# START OF Source records

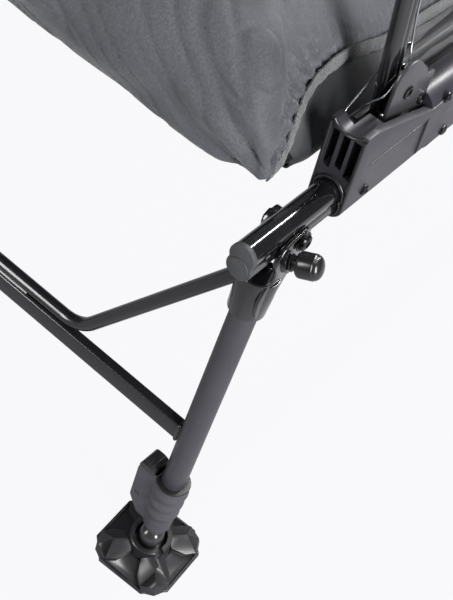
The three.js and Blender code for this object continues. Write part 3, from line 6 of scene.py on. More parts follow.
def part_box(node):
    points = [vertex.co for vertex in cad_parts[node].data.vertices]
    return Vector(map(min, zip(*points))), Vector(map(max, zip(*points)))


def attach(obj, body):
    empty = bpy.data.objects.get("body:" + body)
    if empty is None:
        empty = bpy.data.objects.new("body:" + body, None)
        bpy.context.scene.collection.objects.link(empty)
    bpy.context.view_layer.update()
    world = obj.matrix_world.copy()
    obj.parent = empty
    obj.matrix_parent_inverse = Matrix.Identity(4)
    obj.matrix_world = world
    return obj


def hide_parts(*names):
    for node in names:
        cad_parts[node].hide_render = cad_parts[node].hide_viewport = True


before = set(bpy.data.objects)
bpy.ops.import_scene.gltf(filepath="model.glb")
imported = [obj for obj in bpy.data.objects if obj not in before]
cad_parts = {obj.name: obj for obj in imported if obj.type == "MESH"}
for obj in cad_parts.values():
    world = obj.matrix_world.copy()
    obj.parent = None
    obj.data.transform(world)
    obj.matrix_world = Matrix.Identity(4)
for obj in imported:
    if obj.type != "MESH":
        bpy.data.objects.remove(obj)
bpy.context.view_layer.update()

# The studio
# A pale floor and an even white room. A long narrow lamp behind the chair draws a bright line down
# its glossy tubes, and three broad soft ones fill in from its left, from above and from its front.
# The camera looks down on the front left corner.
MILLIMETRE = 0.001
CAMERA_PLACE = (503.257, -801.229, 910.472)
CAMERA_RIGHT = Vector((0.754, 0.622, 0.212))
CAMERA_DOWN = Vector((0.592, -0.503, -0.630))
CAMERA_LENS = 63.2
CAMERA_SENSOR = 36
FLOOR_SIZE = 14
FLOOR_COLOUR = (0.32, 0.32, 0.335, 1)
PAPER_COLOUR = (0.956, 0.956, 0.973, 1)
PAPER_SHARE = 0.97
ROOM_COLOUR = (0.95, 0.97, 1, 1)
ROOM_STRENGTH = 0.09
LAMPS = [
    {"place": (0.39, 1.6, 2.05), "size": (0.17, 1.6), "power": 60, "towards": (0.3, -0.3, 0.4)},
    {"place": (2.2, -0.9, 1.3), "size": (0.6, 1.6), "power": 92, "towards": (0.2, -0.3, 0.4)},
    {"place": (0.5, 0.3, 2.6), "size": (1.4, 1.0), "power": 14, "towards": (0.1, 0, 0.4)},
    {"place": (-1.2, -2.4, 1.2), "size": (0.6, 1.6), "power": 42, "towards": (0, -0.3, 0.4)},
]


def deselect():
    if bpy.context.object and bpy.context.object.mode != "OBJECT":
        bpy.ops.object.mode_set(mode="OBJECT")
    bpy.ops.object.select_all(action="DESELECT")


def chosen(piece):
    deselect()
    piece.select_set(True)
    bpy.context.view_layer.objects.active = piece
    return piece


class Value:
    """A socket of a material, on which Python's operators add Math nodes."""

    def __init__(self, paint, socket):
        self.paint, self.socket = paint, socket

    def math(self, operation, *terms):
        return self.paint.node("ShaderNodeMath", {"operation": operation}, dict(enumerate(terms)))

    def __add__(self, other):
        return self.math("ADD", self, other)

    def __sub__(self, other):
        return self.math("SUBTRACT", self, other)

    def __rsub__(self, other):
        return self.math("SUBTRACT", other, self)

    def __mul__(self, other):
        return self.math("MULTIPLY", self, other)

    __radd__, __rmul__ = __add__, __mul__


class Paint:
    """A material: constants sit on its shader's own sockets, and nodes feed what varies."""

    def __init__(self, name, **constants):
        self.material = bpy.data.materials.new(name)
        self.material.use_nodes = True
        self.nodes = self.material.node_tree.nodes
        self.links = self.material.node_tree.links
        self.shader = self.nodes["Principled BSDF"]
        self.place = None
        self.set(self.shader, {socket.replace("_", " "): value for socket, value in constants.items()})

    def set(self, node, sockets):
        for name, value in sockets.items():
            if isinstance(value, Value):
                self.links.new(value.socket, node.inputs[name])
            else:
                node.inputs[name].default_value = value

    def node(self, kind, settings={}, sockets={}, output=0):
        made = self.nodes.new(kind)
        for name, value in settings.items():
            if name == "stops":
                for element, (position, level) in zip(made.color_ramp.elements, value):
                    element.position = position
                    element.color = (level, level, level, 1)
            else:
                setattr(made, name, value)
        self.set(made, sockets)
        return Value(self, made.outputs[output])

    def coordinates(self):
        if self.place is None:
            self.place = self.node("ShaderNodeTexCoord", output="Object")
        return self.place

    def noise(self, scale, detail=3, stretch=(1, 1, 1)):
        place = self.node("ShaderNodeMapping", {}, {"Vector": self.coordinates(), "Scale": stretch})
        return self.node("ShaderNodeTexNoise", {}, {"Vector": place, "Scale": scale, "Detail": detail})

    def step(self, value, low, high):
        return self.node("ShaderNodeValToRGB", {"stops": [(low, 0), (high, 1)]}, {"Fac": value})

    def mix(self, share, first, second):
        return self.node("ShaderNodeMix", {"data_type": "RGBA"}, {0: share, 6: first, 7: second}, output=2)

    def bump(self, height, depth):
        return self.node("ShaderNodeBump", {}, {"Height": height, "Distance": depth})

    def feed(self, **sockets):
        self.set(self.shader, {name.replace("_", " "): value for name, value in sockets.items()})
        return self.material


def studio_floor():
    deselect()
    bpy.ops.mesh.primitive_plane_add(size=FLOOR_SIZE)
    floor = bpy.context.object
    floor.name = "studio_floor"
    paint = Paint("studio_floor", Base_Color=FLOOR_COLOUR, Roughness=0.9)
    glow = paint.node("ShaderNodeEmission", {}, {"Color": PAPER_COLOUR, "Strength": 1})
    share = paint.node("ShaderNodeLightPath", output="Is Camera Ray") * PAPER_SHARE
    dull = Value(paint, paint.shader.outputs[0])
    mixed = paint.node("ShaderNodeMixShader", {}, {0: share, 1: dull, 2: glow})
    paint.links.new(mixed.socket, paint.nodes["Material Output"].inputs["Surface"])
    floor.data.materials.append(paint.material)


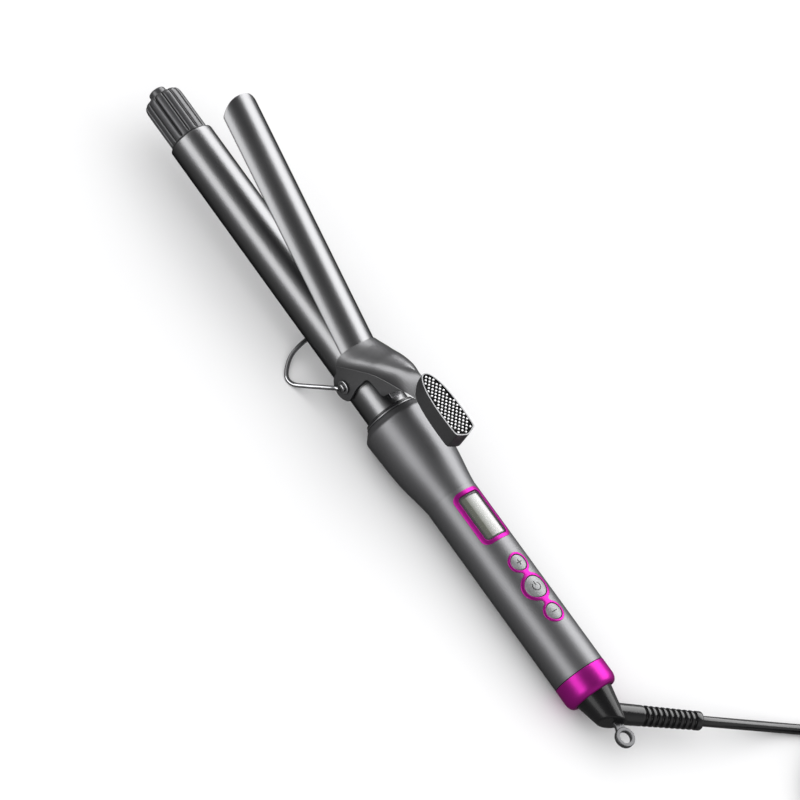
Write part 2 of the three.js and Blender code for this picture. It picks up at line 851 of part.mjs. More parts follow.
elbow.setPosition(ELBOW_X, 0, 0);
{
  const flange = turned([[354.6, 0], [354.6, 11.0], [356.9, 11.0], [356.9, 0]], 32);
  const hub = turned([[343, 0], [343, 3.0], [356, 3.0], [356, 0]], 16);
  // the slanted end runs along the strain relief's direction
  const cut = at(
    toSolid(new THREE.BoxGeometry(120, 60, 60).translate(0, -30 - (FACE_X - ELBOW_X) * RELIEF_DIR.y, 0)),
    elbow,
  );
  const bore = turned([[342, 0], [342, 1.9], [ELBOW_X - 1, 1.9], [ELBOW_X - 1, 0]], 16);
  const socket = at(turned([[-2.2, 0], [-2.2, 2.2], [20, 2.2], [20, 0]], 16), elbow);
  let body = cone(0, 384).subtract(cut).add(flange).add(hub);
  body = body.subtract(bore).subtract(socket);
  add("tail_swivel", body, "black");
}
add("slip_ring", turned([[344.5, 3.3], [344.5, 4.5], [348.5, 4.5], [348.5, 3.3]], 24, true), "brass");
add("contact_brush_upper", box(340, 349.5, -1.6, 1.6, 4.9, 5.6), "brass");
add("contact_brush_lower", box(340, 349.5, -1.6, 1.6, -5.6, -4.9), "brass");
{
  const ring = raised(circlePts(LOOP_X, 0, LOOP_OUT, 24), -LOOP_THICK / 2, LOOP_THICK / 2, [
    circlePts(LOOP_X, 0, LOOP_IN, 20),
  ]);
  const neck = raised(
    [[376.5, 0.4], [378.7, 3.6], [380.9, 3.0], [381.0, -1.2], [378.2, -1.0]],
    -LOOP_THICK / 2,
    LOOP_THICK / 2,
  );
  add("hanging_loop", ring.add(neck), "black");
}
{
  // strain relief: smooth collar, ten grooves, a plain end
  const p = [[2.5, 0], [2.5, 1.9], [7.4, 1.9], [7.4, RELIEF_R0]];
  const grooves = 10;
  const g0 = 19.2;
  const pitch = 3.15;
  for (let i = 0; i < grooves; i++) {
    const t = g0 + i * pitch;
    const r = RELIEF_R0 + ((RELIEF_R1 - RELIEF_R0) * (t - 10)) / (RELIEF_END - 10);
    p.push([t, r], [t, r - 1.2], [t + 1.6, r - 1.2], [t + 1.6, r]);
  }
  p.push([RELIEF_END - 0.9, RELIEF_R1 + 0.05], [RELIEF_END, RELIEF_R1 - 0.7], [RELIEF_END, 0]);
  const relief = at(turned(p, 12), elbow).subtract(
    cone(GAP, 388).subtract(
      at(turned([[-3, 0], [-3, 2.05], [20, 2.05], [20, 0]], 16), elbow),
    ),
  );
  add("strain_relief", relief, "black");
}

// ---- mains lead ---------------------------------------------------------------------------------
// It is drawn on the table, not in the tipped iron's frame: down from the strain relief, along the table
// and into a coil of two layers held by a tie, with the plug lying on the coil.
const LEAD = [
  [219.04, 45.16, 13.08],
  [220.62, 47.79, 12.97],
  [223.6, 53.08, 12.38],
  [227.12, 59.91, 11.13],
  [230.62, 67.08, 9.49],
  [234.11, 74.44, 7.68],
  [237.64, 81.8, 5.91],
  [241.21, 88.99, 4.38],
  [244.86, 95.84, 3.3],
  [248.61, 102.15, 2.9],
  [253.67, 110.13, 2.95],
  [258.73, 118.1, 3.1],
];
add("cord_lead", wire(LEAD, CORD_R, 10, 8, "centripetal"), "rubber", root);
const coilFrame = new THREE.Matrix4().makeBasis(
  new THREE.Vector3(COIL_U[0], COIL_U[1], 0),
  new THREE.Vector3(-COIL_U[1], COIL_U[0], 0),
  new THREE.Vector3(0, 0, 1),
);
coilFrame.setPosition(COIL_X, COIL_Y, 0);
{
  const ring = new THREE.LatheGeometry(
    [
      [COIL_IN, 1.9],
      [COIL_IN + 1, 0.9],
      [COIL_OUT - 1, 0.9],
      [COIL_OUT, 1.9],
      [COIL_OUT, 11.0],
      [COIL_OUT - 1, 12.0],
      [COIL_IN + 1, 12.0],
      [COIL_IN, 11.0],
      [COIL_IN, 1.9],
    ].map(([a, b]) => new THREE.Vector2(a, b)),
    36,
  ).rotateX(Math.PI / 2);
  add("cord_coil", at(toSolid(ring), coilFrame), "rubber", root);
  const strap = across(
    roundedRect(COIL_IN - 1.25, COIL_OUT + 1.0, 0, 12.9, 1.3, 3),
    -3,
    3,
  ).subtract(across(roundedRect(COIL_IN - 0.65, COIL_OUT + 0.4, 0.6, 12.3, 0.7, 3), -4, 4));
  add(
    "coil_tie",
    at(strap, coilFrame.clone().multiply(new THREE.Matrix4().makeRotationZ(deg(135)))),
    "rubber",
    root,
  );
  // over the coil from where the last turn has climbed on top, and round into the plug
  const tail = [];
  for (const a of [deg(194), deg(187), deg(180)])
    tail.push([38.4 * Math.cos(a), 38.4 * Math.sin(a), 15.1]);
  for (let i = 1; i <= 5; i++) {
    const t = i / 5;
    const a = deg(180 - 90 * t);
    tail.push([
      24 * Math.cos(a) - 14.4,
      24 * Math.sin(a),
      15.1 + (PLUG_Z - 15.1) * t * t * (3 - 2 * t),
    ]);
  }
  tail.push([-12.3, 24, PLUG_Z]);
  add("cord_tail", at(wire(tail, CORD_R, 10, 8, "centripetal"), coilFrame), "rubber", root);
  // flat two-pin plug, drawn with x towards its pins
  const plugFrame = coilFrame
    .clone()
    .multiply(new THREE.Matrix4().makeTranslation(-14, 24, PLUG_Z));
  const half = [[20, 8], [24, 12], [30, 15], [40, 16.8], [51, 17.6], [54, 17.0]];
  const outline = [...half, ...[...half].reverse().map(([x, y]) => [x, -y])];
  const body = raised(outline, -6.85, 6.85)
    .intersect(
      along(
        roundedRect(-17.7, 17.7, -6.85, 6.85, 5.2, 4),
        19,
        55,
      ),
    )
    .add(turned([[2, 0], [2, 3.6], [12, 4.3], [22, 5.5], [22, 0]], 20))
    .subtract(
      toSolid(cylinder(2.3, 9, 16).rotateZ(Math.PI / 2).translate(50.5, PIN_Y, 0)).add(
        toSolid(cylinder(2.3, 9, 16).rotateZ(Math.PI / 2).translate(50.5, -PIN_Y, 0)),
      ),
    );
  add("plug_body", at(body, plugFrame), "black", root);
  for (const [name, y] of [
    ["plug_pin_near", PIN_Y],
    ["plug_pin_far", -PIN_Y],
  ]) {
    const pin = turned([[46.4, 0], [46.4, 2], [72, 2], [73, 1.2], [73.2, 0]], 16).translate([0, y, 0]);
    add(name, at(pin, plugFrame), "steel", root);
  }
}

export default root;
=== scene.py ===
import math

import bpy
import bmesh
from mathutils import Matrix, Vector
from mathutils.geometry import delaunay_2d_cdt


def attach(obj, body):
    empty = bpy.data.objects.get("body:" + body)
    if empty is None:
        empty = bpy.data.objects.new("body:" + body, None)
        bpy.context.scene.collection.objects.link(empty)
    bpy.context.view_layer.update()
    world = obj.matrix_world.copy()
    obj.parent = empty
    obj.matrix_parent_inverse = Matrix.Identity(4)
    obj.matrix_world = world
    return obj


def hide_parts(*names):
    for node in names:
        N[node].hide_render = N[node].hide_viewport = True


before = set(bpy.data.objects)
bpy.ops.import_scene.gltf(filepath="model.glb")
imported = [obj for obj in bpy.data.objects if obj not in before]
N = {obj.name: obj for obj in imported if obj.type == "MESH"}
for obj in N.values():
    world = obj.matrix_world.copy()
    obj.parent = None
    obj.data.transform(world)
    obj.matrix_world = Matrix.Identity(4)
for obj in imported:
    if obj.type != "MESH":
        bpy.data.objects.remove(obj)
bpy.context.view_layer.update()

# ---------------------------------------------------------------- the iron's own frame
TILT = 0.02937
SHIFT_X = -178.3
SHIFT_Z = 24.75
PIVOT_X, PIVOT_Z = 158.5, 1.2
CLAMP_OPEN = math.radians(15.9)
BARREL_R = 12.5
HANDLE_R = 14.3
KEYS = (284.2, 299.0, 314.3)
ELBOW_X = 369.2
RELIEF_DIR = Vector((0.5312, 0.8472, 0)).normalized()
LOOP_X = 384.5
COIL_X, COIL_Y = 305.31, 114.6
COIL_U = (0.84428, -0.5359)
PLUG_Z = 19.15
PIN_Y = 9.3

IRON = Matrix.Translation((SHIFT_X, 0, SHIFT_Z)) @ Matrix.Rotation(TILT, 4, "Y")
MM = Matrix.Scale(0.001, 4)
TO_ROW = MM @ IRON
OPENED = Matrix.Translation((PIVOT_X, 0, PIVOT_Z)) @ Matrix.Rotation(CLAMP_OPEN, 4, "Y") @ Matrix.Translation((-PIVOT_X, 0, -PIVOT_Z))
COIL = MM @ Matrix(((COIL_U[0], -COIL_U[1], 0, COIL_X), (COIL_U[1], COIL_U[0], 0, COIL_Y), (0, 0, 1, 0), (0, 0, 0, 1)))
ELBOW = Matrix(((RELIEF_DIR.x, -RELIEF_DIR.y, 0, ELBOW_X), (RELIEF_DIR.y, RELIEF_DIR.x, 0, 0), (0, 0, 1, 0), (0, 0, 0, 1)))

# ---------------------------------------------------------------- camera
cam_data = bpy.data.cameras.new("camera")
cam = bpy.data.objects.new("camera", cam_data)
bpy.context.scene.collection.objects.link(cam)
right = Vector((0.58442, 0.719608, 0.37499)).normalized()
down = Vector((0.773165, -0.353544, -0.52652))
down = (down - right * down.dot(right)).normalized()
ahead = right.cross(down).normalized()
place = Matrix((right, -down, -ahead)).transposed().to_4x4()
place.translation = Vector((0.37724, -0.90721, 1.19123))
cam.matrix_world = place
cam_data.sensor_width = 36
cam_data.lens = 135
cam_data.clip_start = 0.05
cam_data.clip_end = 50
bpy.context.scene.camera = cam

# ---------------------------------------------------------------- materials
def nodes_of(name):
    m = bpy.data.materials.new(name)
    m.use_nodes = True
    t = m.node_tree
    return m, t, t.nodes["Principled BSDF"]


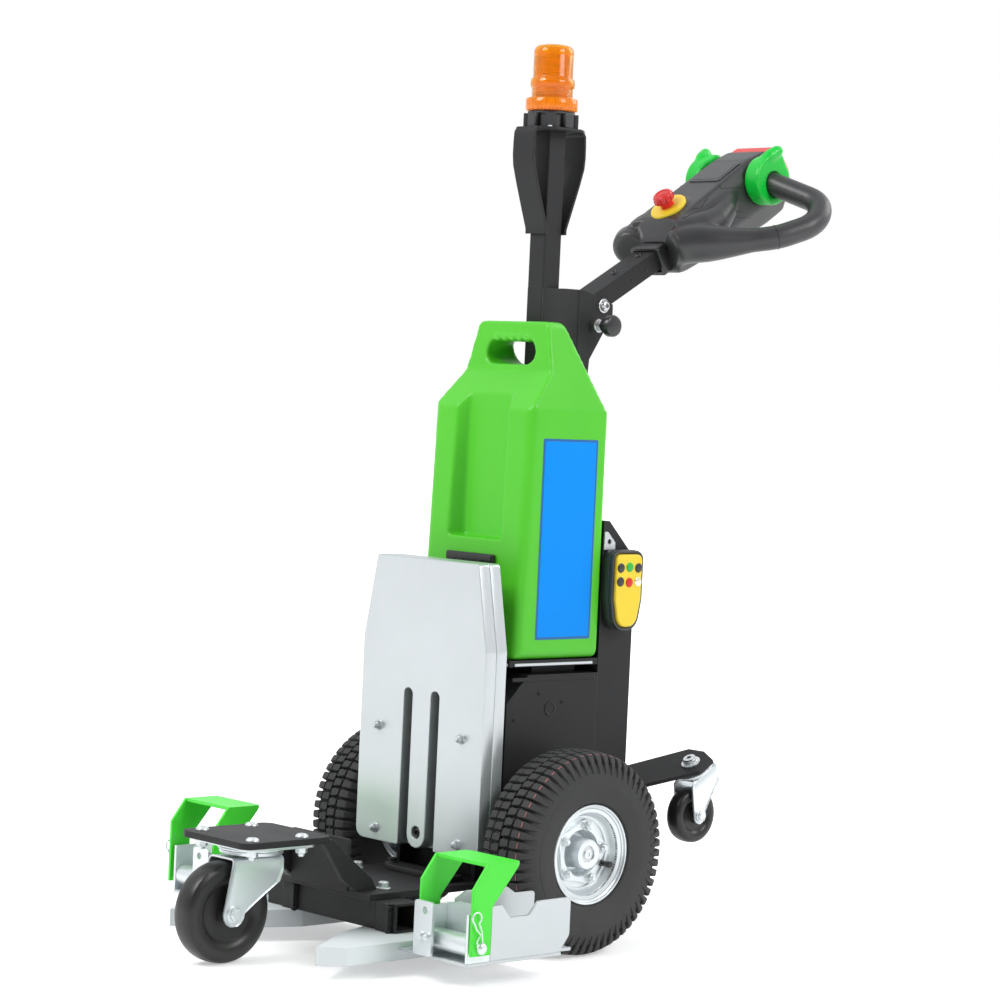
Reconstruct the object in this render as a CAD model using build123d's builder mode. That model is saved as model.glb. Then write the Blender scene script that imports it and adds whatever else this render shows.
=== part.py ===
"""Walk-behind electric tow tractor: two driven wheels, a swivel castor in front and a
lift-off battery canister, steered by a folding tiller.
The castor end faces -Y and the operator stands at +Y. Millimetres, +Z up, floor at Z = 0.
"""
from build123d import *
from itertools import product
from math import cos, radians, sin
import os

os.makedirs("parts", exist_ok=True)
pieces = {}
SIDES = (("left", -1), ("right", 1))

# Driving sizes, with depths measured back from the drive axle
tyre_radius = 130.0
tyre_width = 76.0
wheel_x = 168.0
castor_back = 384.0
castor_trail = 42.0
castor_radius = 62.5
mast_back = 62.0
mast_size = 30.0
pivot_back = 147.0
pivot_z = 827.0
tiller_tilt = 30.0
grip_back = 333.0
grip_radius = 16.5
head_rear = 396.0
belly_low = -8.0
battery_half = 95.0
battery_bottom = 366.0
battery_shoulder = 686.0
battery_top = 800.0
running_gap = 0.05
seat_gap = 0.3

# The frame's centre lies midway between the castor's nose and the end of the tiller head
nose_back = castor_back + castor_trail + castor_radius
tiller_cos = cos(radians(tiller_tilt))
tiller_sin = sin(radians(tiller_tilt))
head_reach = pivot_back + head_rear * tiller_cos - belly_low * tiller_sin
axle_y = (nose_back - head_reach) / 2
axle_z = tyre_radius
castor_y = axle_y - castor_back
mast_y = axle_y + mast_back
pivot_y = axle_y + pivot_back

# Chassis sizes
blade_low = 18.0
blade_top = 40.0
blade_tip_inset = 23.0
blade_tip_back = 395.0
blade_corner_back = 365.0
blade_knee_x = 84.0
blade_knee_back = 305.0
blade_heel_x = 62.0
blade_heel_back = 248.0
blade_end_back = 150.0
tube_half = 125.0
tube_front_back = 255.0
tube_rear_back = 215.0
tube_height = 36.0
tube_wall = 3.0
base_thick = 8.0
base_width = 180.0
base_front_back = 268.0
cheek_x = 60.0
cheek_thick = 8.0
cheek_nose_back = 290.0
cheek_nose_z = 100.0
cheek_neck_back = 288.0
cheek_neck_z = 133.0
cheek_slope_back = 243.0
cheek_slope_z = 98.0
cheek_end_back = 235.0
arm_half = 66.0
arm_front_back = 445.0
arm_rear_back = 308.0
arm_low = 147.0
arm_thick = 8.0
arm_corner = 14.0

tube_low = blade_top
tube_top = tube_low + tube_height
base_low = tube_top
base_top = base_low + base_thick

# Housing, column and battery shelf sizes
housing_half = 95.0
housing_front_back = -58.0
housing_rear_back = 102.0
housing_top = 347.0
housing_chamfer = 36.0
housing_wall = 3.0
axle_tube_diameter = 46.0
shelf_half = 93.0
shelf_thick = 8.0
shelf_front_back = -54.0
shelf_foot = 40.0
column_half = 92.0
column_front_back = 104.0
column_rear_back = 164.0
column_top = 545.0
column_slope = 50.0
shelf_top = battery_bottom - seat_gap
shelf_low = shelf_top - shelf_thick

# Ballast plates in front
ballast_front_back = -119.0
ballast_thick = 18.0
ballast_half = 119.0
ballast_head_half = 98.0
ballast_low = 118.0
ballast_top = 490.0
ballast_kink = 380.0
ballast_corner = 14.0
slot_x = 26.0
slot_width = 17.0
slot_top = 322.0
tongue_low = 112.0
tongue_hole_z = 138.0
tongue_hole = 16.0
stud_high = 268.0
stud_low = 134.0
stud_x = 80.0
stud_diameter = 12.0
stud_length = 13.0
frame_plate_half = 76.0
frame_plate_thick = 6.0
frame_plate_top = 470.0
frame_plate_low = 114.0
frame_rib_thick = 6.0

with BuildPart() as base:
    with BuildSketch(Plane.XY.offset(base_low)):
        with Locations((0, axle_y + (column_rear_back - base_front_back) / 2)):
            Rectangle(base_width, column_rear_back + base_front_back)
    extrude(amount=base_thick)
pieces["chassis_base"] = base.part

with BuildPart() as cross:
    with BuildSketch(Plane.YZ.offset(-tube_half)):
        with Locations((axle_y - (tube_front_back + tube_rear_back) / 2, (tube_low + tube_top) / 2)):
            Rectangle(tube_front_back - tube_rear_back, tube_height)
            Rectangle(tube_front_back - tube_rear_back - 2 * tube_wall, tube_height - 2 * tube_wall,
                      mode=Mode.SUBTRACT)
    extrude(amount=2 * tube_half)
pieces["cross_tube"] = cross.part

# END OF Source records

## Exercise details:
Begin at the line that has "Reconstruct the object"; stop after the line that has "seat_gap = 0.3". Copy every line in that span exactly.

## Task solution:
Reconstruct the object in this render as a CAD model using build123d's builder mode. That model is saved as model.glb. Then write the Blender scene script that imports it and adds whatever else this render shows.
=== part.py ===
"""Walk-behind electric tow tractor: two driven wheels, a swivel castor in front and a
lift-off battery canister, steered by a folding tiller.
The castor end faces -Y and the operator stands at +Y. Millimetres, +Z up, floor at Z = 0.
"""
from build123d import *
from itertools import product
from math import cos, radians, sin
import os

os.makedirs("parts", exist_ok=True)
pieces = {}
SIDES = (("left", -1), ("right", 1))

# Driving sizes, with depths measured back from the drive axle
tyre_radius = 130.0
tyre_width = 76.0
wheel_x = 168.0
castor_back = 384.0
castor_trail = 42.0
castor_radius = 62.5
mast_back = 62.0
mast_size = 30.0
pivot_back = 147.0
pivot_z = 827.0
tiller_tilt = 30.0
grip_back = 333.0
grip_radius = 16.5
head_rear = 396.0
belly_low = -8.0
battery_half = 95.0
battery_bottom = 366.0
battery_shoulder = 686.0
battery_top = 800.0
running_gap = 0.05
seat_gap = 0.3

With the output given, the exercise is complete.